There are other rich and provocative works here, too, by Edward Ruscha, Matt Mullican, Michael Dvortcsak and others. And there are also a few works that fall flat, such as Bruce Cohen’s slick, lifeless painting of an interior, and David Hockney’s photo-collage of the Metropolitan Opera House in New York, a lackluster example from a series of otherwise exuberant and whimsical works.

In a few cases, the installation of the works allows them to play off one another. Jonathan Borofsky’s “Chattering Man” (on loan from the Weisman Foundation), a larger-than-life, anonymous gray everyman, emits a continuous drone and chant, and provides a witty foil to John Baldessari’s photo-collage, “Horizontal Men.”

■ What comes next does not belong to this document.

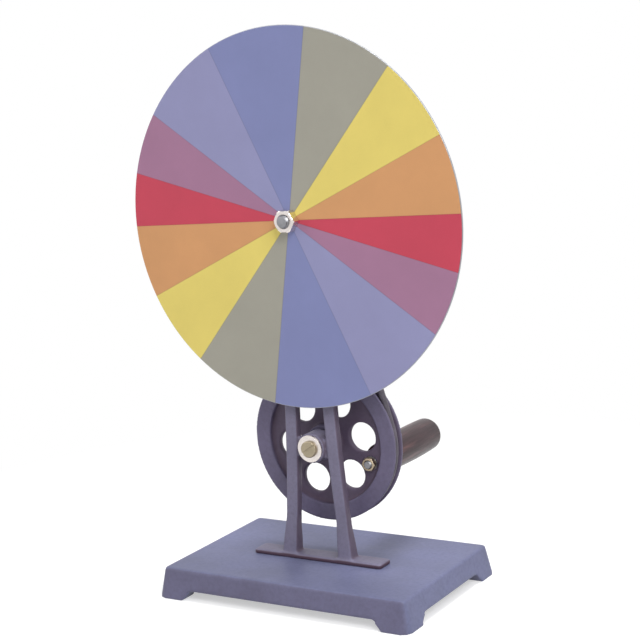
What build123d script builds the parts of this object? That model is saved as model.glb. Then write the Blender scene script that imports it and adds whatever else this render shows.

But otherwise, the installation of the collection is not particularly sympathetic to works with links in style or substance. Irwin’s and Valentine’s disks are not placed in proximity to one another, and even multiple works by individual artists are not installed together.

This makes for a somewhat choppy experience, in which every work speaks only for itself, and few voices are heard in unison. This problem is compounded by the collection’s location in a gallery far from the rest of the museum’s holdings of American art. The spacious, nearly 4,000-square-foot-gallery now housing the Weisman collection was formerly used for temporary exhibitions, and, according to the terms of the gift, the California works can be moved or stored on occasion to make more room for such shows.

Though this solution respects the donor’s wishes to keep his gift intact and self-contained, it prevents the work from being shown and understood in a broader context. Perhaps ultimately the Weisman collection can be more closely integrated with the rest of the museum’s collection, in the name of continuity and clarity.